U48 circuit and resistor drop math

[trans4funks1]

I've been looking at the U48 schematic because I am interested in figure 8 patterns. I have a few questions regarding the polarization voltage. Some of the questions relate to the U47 topology too. I think they are pretty basic questions but I realize I don't fully understand what is going on.

For the polarization of the back plate there is 105vDC on one side of R9.

R9 (3Mohm) and R10 (3Mohm) act as a voltage divider and get the voltage down to 52.5vDC.

Question 1: What happens at or across R1 (100Mohm)?

For the polarization of the rear capsule there is 105vDC on one side of R5 (150Mohm) and there is another resistor, R2 (150Mohm) in series as you trace the circuit to the rear capsule.

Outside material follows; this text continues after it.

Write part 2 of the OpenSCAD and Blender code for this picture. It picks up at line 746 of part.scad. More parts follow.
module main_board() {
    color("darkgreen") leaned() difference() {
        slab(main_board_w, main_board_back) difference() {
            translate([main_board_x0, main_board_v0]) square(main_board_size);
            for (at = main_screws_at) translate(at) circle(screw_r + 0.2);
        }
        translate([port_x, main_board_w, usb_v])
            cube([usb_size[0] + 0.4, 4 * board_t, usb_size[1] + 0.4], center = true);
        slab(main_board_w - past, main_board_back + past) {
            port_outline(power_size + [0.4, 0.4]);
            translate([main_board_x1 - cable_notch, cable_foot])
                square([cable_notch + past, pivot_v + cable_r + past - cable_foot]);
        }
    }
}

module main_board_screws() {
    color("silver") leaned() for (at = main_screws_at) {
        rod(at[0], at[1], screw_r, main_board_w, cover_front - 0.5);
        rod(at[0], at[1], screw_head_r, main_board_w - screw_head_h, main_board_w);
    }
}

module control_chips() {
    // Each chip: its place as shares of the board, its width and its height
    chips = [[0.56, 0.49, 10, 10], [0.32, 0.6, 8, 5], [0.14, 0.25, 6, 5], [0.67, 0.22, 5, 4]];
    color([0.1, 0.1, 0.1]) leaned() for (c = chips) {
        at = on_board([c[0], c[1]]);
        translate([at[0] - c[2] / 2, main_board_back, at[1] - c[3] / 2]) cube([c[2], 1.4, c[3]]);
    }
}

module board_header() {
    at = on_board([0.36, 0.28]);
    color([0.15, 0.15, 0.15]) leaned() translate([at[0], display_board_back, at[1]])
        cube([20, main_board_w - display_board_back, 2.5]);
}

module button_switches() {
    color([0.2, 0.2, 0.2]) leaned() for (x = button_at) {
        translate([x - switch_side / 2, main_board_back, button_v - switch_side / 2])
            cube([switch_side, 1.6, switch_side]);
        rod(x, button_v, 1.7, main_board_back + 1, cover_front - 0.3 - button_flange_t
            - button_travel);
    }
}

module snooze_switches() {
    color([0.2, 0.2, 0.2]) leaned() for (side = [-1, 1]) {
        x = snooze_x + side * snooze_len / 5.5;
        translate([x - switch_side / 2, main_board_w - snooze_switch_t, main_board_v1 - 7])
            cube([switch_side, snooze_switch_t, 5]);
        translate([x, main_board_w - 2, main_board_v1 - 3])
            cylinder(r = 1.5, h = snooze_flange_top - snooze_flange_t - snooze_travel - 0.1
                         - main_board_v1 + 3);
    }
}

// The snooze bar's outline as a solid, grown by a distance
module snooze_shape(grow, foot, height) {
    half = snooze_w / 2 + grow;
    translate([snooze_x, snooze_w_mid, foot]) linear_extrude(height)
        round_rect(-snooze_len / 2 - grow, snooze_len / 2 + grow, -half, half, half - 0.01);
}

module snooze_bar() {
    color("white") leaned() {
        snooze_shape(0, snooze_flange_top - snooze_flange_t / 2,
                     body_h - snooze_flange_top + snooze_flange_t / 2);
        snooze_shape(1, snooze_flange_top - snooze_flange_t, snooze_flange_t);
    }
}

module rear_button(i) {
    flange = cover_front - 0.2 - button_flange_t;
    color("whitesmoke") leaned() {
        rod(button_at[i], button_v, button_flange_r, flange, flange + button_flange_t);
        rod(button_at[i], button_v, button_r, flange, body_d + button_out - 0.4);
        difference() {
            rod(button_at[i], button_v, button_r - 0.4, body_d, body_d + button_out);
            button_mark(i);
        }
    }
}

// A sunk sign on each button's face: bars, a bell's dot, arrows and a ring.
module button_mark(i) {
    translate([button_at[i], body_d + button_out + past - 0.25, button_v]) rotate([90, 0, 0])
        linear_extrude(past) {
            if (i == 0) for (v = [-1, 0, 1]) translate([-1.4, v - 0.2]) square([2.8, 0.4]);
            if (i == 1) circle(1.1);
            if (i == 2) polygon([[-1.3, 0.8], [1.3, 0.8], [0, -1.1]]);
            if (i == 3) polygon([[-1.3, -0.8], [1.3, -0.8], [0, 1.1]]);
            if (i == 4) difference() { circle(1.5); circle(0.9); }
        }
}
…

Question 2: What is happening at R5 and R2? I assume that the voltage at the rear capsule should be approximately twice that of the back plate. If the voltage at the rear capsule is 105vDC(?) how can I quantify the voltage drop across the resistors?

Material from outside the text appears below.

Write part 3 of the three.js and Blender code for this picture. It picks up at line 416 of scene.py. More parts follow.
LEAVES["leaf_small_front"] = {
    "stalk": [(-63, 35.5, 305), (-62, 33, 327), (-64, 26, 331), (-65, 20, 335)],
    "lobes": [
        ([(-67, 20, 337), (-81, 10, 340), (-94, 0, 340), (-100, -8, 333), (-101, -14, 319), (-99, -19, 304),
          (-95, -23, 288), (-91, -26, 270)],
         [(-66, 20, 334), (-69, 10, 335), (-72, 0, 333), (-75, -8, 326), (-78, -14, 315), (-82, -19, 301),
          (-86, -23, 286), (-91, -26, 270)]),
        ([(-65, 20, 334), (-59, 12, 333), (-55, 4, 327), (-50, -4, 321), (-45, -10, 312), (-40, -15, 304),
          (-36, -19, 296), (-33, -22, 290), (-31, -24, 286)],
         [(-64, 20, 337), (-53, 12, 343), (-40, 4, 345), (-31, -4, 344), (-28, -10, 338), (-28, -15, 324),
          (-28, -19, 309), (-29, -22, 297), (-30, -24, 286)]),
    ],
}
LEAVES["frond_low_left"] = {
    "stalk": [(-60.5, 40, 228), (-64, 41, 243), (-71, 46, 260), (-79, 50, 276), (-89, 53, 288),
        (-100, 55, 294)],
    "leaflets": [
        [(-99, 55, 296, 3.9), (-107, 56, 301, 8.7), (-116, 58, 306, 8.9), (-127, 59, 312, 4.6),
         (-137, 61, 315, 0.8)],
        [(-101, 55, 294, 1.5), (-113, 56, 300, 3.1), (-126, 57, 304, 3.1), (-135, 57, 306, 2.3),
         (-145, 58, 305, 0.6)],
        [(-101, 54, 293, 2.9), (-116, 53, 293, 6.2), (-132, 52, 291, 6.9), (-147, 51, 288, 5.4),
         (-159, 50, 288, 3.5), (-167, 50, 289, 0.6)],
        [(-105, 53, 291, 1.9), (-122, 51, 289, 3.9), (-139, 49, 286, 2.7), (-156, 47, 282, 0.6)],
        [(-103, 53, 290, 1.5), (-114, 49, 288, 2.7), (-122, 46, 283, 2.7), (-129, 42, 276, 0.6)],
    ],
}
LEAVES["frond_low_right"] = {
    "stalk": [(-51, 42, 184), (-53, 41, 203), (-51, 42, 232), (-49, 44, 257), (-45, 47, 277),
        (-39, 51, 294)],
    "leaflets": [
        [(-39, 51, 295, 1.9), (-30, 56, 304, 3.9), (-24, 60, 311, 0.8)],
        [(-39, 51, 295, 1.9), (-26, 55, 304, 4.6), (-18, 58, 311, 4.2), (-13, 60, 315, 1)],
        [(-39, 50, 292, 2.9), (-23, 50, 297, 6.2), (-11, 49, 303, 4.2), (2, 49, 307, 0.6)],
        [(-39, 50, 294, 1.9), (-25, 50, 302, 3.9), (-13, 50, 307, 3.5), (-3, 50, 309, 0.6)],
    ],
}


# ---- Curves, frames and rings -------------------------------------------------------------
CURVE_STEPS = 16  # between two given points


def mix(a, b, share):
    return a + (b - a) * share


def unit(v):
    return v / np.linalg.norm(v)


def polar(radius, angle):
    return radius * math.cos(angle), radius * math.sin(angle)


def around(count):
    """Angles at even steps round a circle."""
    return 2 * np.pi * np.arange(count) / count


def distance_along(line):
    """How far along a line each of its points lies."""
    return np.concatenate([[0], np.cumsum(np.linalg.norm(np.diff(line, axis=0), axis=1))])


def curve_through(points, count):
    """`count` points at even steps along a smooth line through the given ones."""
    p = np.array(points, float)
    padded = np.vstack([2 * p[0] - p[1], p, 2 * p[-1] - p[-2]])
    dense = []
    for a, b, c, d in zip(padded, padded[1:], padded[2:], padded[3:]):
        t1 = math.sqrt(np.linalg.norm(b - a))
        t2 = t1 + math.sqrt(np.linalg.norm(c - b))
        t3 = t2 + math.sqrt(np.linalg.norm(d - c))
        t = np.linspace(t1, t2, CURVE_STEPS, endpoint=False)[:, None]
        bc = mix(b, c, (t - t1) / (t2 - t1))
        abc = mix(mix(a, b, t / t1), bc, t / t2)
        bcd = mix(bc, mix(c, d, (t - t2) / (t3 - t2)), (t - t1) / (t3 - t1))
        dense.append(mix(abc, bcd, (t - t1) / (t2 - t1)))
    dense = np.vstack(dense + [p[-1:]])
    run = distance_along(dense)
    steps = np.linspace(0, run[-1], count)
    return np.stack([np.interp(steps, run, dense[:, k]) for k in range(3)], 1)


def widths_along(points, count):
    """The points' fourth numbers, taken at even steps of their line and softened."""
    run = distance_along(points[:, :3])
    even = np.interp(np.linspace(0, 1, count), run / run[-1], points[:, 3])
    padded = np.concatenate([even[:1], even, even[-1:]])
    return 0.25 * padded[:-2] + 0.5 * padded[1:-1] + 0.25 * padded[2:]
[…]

Is the fact that current draw is very small a factor?

Thanks for any explanation you can offer.

 

[trans4funks1]

As a reference, the U47 has a slightly different backplate polarization. The voltage divider is not symmetrical and the backplate is at 63vDC. I've looked at this several times and never got around to thinking of the math behind the resistor values, it wasn't until I looked at the U48 that I realized I had taken stuff for granted:

 

[MagnetoSound]

You are correct, there is no significant current across the polarising resistors that would cause a voltage drop. The most important thing about the high value resistors in these positions is that the capacitors to ground (C2 and C3) form filters with the polarising resistors that keep the supply to the capsule nice and clean, as well as providing a low impedance AC ground path for the signal.

 

[trans4funks1]

Thanks for pointing me in the right direction and making the point about the capacitors, their relationship to the resistors and the way they form filters.

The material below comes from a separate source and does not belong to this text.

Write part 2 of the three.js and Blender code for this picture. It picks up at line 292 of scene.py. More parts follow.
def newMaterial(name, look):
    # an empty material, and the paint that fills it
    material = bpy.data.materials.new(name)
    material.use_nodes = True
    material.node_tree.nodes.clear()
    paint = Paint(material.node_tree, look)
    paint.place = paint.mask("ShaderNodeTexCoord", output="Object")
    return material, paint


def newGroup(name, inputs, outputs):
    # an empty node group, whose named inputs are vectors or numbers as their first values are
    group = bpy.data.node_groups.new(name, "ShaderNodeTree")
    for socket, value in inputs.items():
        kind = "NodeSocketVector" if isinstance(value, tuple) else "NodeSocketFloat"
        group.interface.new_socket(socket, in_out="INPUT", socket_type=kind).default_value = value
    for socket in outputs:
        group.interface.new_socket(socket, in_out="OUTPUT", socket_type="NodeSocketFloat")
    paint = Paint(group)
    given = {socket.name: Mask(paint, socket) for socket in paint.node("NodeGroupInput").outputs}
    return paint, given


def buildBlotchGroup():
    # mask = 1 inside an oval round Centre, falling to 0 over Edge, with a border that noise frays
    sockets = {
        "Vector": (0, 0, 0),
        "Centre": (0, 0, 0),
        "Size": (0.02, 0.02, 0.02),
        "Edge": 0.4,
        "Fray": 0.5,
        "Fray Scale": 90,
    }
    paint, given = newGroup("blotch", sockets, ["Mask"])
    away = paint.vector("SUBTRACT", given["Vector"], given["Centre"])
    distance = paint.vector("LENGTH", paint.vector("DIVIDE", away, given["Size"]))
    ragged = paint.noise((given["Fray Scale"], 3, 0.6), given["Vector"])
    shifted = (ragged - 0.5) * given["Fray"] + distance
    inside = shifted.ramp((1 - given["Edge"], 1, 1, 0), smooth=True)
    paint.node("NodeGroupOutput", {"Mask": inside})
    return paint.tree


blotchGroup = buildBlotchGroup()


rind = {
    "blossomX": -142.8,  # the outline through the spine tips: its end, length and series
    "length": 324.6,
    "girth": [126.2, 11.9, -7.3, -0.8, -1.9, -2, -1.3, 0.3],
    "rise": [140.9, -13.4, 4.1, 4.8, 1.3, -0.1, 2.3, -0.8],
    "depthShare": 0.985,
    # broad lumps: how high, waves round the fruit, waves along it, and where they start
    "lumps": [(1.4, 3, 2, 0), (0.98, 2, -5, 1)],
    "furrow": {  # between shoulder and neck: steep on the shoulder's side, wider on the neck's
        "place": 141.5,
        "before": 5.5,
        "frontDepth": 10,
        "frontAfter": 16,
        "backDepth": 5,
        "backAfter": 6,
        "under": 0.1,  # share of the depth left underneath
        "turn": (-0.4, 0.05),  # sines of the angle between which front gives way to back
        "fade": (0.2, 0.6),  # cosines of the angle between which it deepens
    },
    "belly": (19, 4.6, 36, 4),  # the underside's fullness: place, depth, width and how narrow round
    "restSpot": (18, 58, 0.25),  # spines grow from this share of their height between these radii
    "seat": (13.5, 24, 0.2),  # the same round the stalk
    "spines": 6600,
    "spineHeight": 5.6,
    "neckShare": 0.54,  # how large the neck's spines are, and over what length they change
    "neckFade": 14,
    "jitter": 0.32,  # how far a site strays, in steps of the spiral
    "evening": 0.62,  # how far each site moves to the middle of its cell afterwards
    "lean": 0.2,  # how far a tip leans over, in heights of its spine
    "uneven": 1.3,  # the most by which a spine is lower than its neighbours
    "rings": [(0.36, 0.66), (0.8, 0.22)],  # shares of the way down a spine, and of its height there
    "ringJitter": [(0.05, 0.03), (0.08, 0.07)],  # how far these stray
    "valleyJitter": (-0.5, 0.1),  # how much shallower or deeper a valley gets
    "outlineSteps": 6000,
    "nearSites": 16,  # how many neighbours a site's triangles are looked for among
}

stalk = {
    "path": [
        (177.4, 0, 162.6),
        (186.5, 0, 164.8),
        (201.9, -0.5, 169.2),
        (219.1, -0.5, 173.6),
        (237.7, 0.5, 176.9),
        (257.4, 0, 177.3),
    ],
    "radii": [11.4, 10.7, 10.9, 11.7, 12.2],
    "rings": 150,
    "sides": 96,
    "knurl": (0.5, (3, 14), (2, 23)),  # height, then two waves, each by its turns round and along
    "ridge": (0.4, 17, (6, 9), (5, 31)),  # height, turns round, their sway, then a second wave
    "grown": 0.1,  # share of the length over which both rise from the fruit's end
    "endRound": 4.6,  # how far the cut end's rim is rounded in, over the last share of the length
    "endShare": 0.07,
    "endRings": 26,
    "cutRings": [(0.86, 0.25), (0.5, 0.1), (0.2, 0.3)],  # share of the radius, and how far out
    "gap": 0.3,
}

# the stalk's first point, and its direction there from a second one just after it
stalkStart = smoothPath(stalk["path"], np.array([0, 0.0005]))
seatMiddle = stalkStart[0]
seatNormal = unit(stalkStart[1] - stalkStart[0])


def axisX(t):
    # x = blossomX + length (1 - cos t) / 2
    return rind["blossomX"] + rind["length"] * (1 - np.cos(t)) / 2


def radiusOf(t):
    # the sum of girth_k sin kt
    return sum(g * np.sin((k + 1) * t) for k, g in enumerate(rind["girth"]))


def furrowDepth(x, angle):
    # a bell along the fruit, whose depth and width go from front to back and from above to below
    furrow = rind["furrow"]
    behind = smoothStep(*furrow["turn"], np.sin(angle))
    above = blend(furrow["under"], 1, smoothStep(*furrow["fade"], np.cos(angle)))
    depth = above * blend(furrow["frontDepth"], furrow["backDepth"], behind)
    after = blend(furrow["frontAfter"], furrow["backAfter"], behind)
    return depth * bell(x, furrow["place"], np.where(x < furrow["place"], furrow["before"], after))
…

I think I just realized that I was trying to use Ohms law to figure this out but I was mistakenly using the plate current (0.1mA, which I have at top of mind because I've been thinking about power supplies) in my calculations when I should have been thinking about current, if any, at the capsule.

Is there any way to quantify the current at the capsule? I guess, having looked at OHMs law again this morning, that there must be almost no, if any, current.

???

Thank You.

 

[Matador]

Is there any way to quantify the current at the capsule? I guess, having looked at OHMs law again this morning, that there must be almost no, if any, current.

You can use i = C * dv/dt to ballpark a figure.  This is a constant charge system, which means dv/dt is essentially a constant.  When sound hits the diaphragm, it actually modulating the capacitance of the capsule, so you can rewrite this equation as i ~= dC/dt * V.  If the sound is changing the capacitance by 1pF at a 1kHz rate, this means that (1e-12/1e-3)*60 ~= 60nA.

 

[trans4funks1]

Thank you Matador,

That is very helpful.

I had tried Ohms law: 105vDC / 150,000,000ohm = 0.0000007Amps

I couldn't make sense of an amperage value of 700nanoAmps, but now I can see the how/why/where a bit better.

Thank You.

 

[MagnetoSound]

That is what I meant by 'no significant current' ...

I never imagined anyone would actually calculate it!  8)